Introduction: Timely detection and management of graft injury is essential for favorable long-term outcomes in pediatric liver transplant (LT). New non-invasive biomarkers may offer potential for enhanced clinical surveillance. We assessed donor-derived cell-free DNA (ddcfDNA), a promising biomarker for diagnosis of acute rejection, in combination with liver function tests (LFTs) on biopsy-proven acute rejection (BPAR) cases.
Methods: A cross-sectional study including pediatric LT patients undergoing surveillance or for-cause biopsy was performed. Biopsy-paired blood samples were collected and stored until ddcfDNA quantification (AlloSeq cfDNA, CareDx). Demographic, peritransplant, and biochemical data were collected. The histopathological outcomes were independently classified by two pathologists according to the Banff criteria. Patients underwent surveillance biopsy if their LFTs<2 the upper limit normal (ULN) while for-cause biopsy was performed if their LFTs≥2ULN. Patients in the surveillance biopsy group included BPAR-free and subclinical-BPAR (subBPAR) cases according to histopathology assessment. ROC curves were used to evaluate ddcfDNA’s and LFTs' performance for diagnosing BPAR and to establish a ddcfDNA threshold that could be used with LFT for identifying subBPAR from other clinically stable patients.

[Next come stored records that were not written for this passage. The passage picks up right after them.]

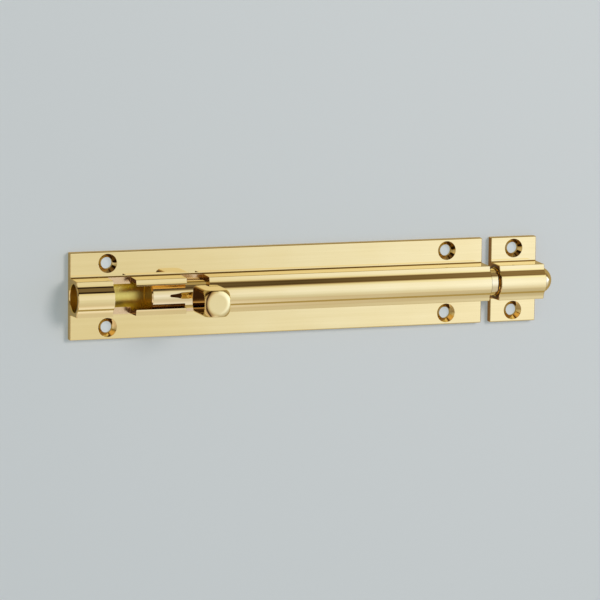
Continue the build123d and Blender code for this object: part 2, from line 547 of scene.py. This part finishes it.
def plate_brass(props):
    """Extruded brass: long drawn lines, flanges of a deeper colour, and the duller cut surfaces."""
    material, tree, shader, _ = new_material("extruded_brass")
    vector, x, y, z = object_position(tree)
    tint, rough, height = polished(
        tree, vector, props.plate_colour, props.polish, (0.02, 1.0, 1.0), 900.0
    )
    beside = tree.step(tree.math("ABSOLUTE", z), FLANK_HALF, FLANK_HALF + FLANGE_BLEND)
    tint = tree.mix(beside, tint, tree.mix(1.0, tint, DEEPER, "MULTIPLY"))
    for mask, marks, colour, (low, high) in duller_surfaces(tree, props, vector, x, y, z):
        shade = tree.mix(marks, tuple(c * MARK_SHADE for c in colour), tuple(colour))
        tint = tree.mix(mask, tint, shade)
        rough = tree.number_mix(mask, rough, tree.remap(marks, 0.3, 0.7, low, high))
    finish_shader(tree, shader, tint, rough, height, DRAWN_DEPTH, PLATE_EDGE)
    return material


def rod_brass(props):
    """Drawn brass rod: lines along it, and a paler, creamier colour."""
    material, tree, shader, _ = new_material("drawn_brass")
    vector, _, _, _ = object_position(tree)
    tint, rough, height = polished(
        tree, vector, props.rod_colour, props.polish, (0.05, 1.0, 1.0), 1100.0
    )
    finish_shader(tree, shader, tint, rough, height, DRAWN_DEPTH, ROD_EDGE)
    return material


def knob_brass(props):
    """Brass bar turned on a lathe: faint lines round the knob's own line, which stands out along Y."""
    material, tree, shader, _ = new_material("turned_brass")
    vector, _, _, _ = object_position(tree)
    tint, rough, height = polished(
        tree, vector, props.knob_colour, props.polish, (0.25, 1.0, 0.25), 900.0, marks=0.3
    )
    finish_shader(tree, shader, tint, rough, height, TURNED_DEPTH, KNOB_EDGE)
    return material


# ---------------------------------------------------------------- wall


def wall_grid(half):
    """The flat wall's corners and cells, a little behind the plates and open where they cover it.

    The corners are the products of a list of x places and a list of z places. A cell of that grid is
    left out where a plate covers it.
    """
    xs = np.array(
        [
            -half,
            PLATE_LOW[0] + WALL_OVERLAP,
            PLATE_HIGH[0] - WALL_OVERLAP,
            KEEP_LOW[0] + WALL_OVERLAP,
            KEEP_HIGH[0] - WALL_OVERLAP,
            half,
        ]
    )
    zs = np.array([-half, PLATE_LOW[2] + WALL_OVERLAP, PLATE_HIGH[2] - WALL_OVERLAP, half])
    gx, gz = np.meshgrid(xs, zs, indexing="ij")
    corners = np.stack([gx.ravel(), np.full(gx.size, WALL_LEVEL), gz.ravel()], axis=1)
    i, k = np.meshgrid(np.arange(len(xs) - 1), np.arange(len(zs) - 1), indexing="ij")
    covered = ((i == 1) | (i == 3)) & (k == 1)
    first = (i * len(zs) + k)[~covered]
    cells = np.stack([first, first + len(zs), first + len(zs) + 1, first + 1], axis=1)
    return corners, cells


def hole_discs():
    """The corners of a disc of wall behind each screw hole, one row of corners for each disc.

    A corner is the hole's middle plus the radius times (cosine, 0, sine) of its turn.
    """
    turn = np.linspace(0, 2 * np.pi, DISC_SIDES, endpoint=False)
    ring = np.stack([np.cos(turn), np.zeros(DISC_SIDES), np.sin(turn)], axis=1) * DISC_RADIUS
    keep_middle_x = (KEEP_LOW[0] + KEEP_HIGH[0]) / 2
    xs = (-HOLE_PITCH_X / 2, HOLE_PITCH_X / 2, keep_middle_x)
    zs = (-HOLE_PITCH_Z / 2, HOLE_PITCH_Z / 2)
    middles = np.array([(x, WALL_LEVEL, z) for x in xs for z in zs])
    return middles[:, None, :] + ring[None, :, :]


def wall_mesh(half):
    """The wall's grid in its first material and the discs behind the screw holes in its second."""
    corners, cells = wall_grid(half)
    discs = hole_discs()
    disc_faces = len(corners) + np.arange(discs.size // 3).reshape(discs.shape[:2])
    mesh = bpy.data.meshes.new("wall")
    points = np.concatenate([corners, discs.reshape(-1, 3)])
    mesh.from_pydata(points.tolist(), [], cells.tolist() + disc_faces.tolist())
    mesh.polygons.foreach_set("material_index", [0] * len(cells) + [1] * len(disc_faces))
    mesh.update()
    return mesh


def wall_paint(name, colour, glow):
    """Pale matt paint with faint clouds, which gives off a little light and is seen from its front only.

    In reflections it is given a darker, warmer colour and glow, which stands in for the shade and the
    brass tint of the wall close to the plates.
    """
    material, tree, shader, output = new_material(name)
    shader.inputs["Metallic"].default_value = 0.0
    shader.inputs["Roughness"].default_value = 0.85
    shader.inputs["Specular IOR Level"].default_value = 0.2
    vector, _, _, _ = object_position(tree)
    cloud = tree.noise(vector, 5.0, detail=2.0)
    paint = tree.mix(cloud, tuple(c * CLOUD_SHADE for c in colour), colour)
    mirrored = tree.add("ShaderNodeLightPath").outputs["Is Glossy Ray"]
    mirrored_paint = tree.mix(1.0, paint, MIRRORED_PAINT, "MULTIPLY")
    tree.feed(shader.inputs["Base Color"], tree.mix(mirrored, paint, mirrored_paint))
    tree.feed(shader.inputs["Emission Color"], tree.mix(mirrored, glow, MIRRORED_GLOW))
    shader.inputs["Emission Strength"].default_value = 1.0
    through = tree.add("ShaderNodeBsdfTransparent").outputs[0]
    back = tree.add("ShaderNodeNewGeometry").outputs["Backfacing"]
    front_only = tree.add("ShaderNodeMixShader", {0: back, 1: shader.outputs[0], 2: through})
    tree.feed(output.inputs["Surface"], front_only.outputs[0])
    return material


def build_wall(scene, props):
    wall = bpy.data.objects.new("wall", wall_mesh(props.wall_size / 2))
    scene.collection.objects.link(wall)
    colour = tuple(props.wall_colour)
    behind_holes = tuple(c * HOLE_PAINT for c in colour)
    wall.data.materials.append(wall_paint("wall_paint", colour, WALL_GLOW))
    wall.data.materials.append(wall_paint("wall_paint_in_holes", behind_holes, HOLE_GLOW))


# ---------------------------------------------------------------- light


def profile(tree, angle, stops):
    """A light profile over an angle in degrees from -180 to 180."""
    whole_turn = tree.remap(angle, -180.0, 180.0, 0.0, 1.0)
    return tree.ramp(whole_turn, [((degrees + 180) / 360, colour) for degrees, colour in stops])


def studio_light(scene, fill):
    """The studio as the brass sees it, by the direction it looks in.

    roll is the angle about the bolt's own line, 0 straight out of the wall and 90 up, and side the
    direction's share along the bolt, so a straight polished bar sees one value of side at each place
    along it. Three profiles over roll are blended by side: a soft box in front that ends under a dark
    ceiling, brighter and reaching higher to the right. A profile over turn, the compass angle to the
    right of straight out, adds the dark gap round the camera and the lights at the far left and right.
    Matt surfaces get an even fill instead of all this, and the camera itself sees a plain backdrop.
    """
    world = bpy.data.worlds.new("studio")
    scene.world = world
    world.use_nodes = True
    nodes = world.node_tree.nodes
    nodes.clear()
    tree = Tree(nodes, world.node_tree.links)
    direction = tree.add("ShaderNodeTexCoord").outputs["Generated"]
    side, y, z = tree.add("ShaderNodeSeparateXYZ", {0: direction}).outputs
    out = tree.math("MULTIPLY", y, -1.0)
    turn = tree.math("MULTIPLY", tree.math("ARCTAN2", side, out), 180 / math.pi)
    roll = tree.math("MULTIPLY", tree.math("ARCTAN2", z, out), 180 / math.pi)
    left, middle, right = (profile(tree, roll, stops) for stops in (LEFT_LIGHT, MIDDLE_LIGHT, RIGHT_LIGHT))
    lit = tree.mix(tree.remap(side, LEFT_SIDE, MIDDLE_SIDE, 0.0, 1.0), left, middle)
    lit = tree.mix(tree.remap(side, MIDDLE_SIDE, RIGHT_SIDE, 0.0, 1.0), lit, right)
    lit = tree.mix(1.0, lit, profile(tree, turn, TURN_LIGHT), "MULTIPLY")
    path = tree.add("ShaderNodeLightPath").outputs
    shown = tree.mix(path["Is Diffuse Ray"], lit, tuple(fill * c for c in FILL_TINT))
    shown = tree.mix(path["Is Camera Ray"], shown, BACKDROP)
    background = tree.add("ShaderNodeBackground", {"Color": shown, "Strength": 1.0})
    tree.add("ShaderNodeOutputWorld", {"Surface": background.outputs[0]})


def key_light(scene, power):
    """A soft square lamp from above right, which the brass doesn't mirror."""
    lamp = bpy.data.lights.new("key", "AREA")
    lamp.shape = "RECTANGLE"
    lamp.size, lamp.size_y = KEY_SIZE, KEY_SIZE
    lamp.energy = power
    key = bpy.data.objects.new("key", lamp)
    scene.collection.objects.link(key)
    key.location = KEY_PLACE
    key.rotation_euler = (-KEY_PLACE).to_track_quat("-Z", "Y").to_euler()
    key.visible_glossy = False
    key.visible_camera = False


# ---------------------------------------------------------------- camera


def aim(camera, props):
    """Sets the camera at its angle: turned left, looking down, and rolled about its line of sight."""
    turn, drop, roll = props.camera_turn, props.camera_drop, props.camera_roll
    ahead = Vector((math.sin(turn) * math.cos(drop), math.cos(turn) * math.cos(drop), -math.sin(drop)))
    right = Vector((math.cos(turn), -math.sin(turn), 0.0))
    up = right.cross(ahead)
    rolled_right = math.cos(roll) * right + math.sin(roll) * up
    rolled_up = -math.sin(roll) * right + math.cos(roll) * up
    axes = Matrix((rolled_right, rolled_up, -ahead)).transposed().to_4x4()
    place = CAMERA_TARGET - ahead * props.camera_distance
    camera.matrix_world = Matrix.Translation(place) @ axes
    camera.data.lens = props.lens
    camera.data.sensor_width = SENSOR_WIDTH
    camera.data.clip_start, camera.data.clip_end = CLIP_START, CLIP_END


def build_camera(scene, props):
    """Adds the camera and makes it the scene's."""
    camera = bpy.data.objects.new("camera", bpy.data.cameras.new("camera"))
    scene.collection.objects.link(camera)
    aim(camera, props)
    scene.camera = camera


# ---------------------------------------------------------------- operators


class BARRELBOLT_OT_plates(bpy.types.Operator):
    """Finish the main plate and the keep as extruded brass"""

    bl_idname = "barrelbolt.plates"
    bl_label = "Finish Plate and Keep"

    def execute(self, context):
        material = plate_brass(context.scene.barrel_bolt_brass)
        for name in ("barrel_plate", "keep_plate"):
            cover(frame["nodes"][name], material)
        return {"FINISHED"}


class BARRELBOLT_OT_rod(bpy.types.Operator):
    """Finish the sliding rod as drawn brass"""

    bl_idname = "barrelbolt.rod"
    bl_label = "Finish Rod"

    def execute(self, context):
        cover(frame["nodes"]["bolt_rod"], rod_brass(context.scene.barrel_bolt_brass))
        return {"FINISHED"}


class BARRELBOLT_OT_knob(bpy.types.Operator):
    """Finish the knob as turned brass"""

    bl_idname = "barrelbolt.knob"
    bl_label = "Finish Knob"

    def execute(self, context):
        cover(frame["nodes"]["knob"], knob_brass(context.scene.barrel_bolt_brass))
        return {"FINISHED"}


class BARRELBOLT_OT_stage(bpy.types.Operator):
    """Build the wall, the studio light and the camera"""

    bl_idname = "barrelbolt.stage"
    bl_label = "Build Stage"

    def execute(self, context):
        scene = context.scene
        props = scene.barrel_bolt_stage
        build_wall(scene, props)
        studio_light(scene, props.fill)
        key_light(scene, props.key_power)
        build_camera(scene, props)
        scene.view_settings.view_transform = "Standard"
        return {"FINISHED"}


class BARRELBOLT_PT_panel(bpy.types.Panel):
    """Sidebar panel that lists the steps and their settings"""

    bl_idname = "BARRELBOLT_PT_panel"
    bl_label = "Barrel Bolt"
    bl_space_type = "VIEW_3D"
    bl_region_type = "UI"
    bl_category = "Barrel Bolt"

    def draw(self, context):
        layout = self.layout
        for operator in OPERATORS:
            layout.operator(operator.bl_idname)
        for props in (context.scene.barrel_bolt_brass, context.scene.barrel_bolt_stage):
            box = layout.box()
            for name in props.__annotations__:
                box.prop(props, name)


OPERATORS = (
    BARRELBOLT_OT_plates,
    BARRELBOLT_OT_rod,
    BARRELBOLT_OT_knob,
    BARRELBOLT_OT_stage,
)
CLASSES = (BrassProps, StageProps, *OPERATORS, BARRELBOLT_PT_panel)


def register():
    """Registers the classes and puts their settings on the scene."""
    for cls in CLASSES:
        bpy.utils.register_class(cls)
    bpy.types.Scene.barrel_bolt_brass = bpy.props.PointerProperty(type=BrassProps)
    bpy.types.Scene.barrel_bolt_stage = bpy.props.PointerProperty(type=StageProps)


def unregister():
    """Takes the settings and the classes away again."""
    del bpy.types.Scene.barrel_bolt_stage
    del bpy.types.Scene.barrel_bolt_brass
    for cls in reversed(CLASSES):
        bpy.utils.unregister_class(cls)


def main():
    """Registers the classes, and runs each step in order."""
    register()
    bpy.ops.barrelbolt.plates()
    bpy.ops.barrelbolt.rod()
    bpy.ops.barrelbolt.knob()
    bpy.ops.barrelbolt.stage()


if __name__ == "__main__":
    main()
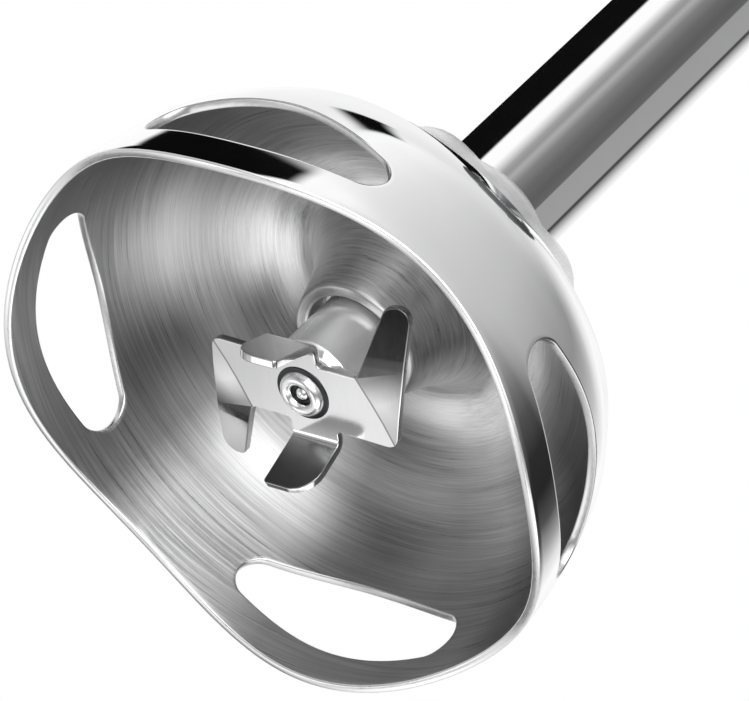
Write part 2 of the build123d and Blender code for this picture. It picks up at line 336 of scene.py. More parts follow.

Results: 139 biopsy-paired ddcfDNA samples from 55 BPAR (32 subBPAR and 23 clinically overt BPAR) and 84 BPAR-free patients (40 indeterminate for T cell-mediated rejection and 44 normal histology) were analyzed. DdcfDNA levels were significantly higher in BPAR cases compared to those BPAR-free (p<0.001). ROC threshold (AUC) for identifying BPAR was 10.4% (74.2%) for ddcfDNA, 48UI/L (71.9%) for ALT, and 36UI/L (74.7%) for AST. Moreover, ddcfDNA ROC threshold (AUC) for identifying subBPAR cases was 1.9% (63.8%). To distinguish between BPAR-free and patients with BPAR, including clinically overt BPAR and subBPAR patients, we used a combined approach. Patients with LFTs≥2ULN (n=30) and those with LFTs<2ULN and ddcfDNA≥1.9% (n=80) were considered at risk for rejection while those with LFTs<2ULN and ddcfDNA<1.9% (n=29) as clinically stable. Using this approach we correctly identified 30 of 32 subBPAR cases. The sensitivity (96.4%) and negative predictive value (93.1%) were notorious with only 2 false negatives and 27 true negatives that could have avoided surveillance biopsies.
Conclusions: This study suggests the use of ddcfDNA as a biomarker to guide surveillance biopsy and immunosuppression therapy in children with LT. Further evaluations, including peritransplant and pharmacological variables, and longitudinal ddcfDNA assessment are being performed to identify multiple risk factors and to evaluate the use of ddcfDNA for individualized therapy strategies.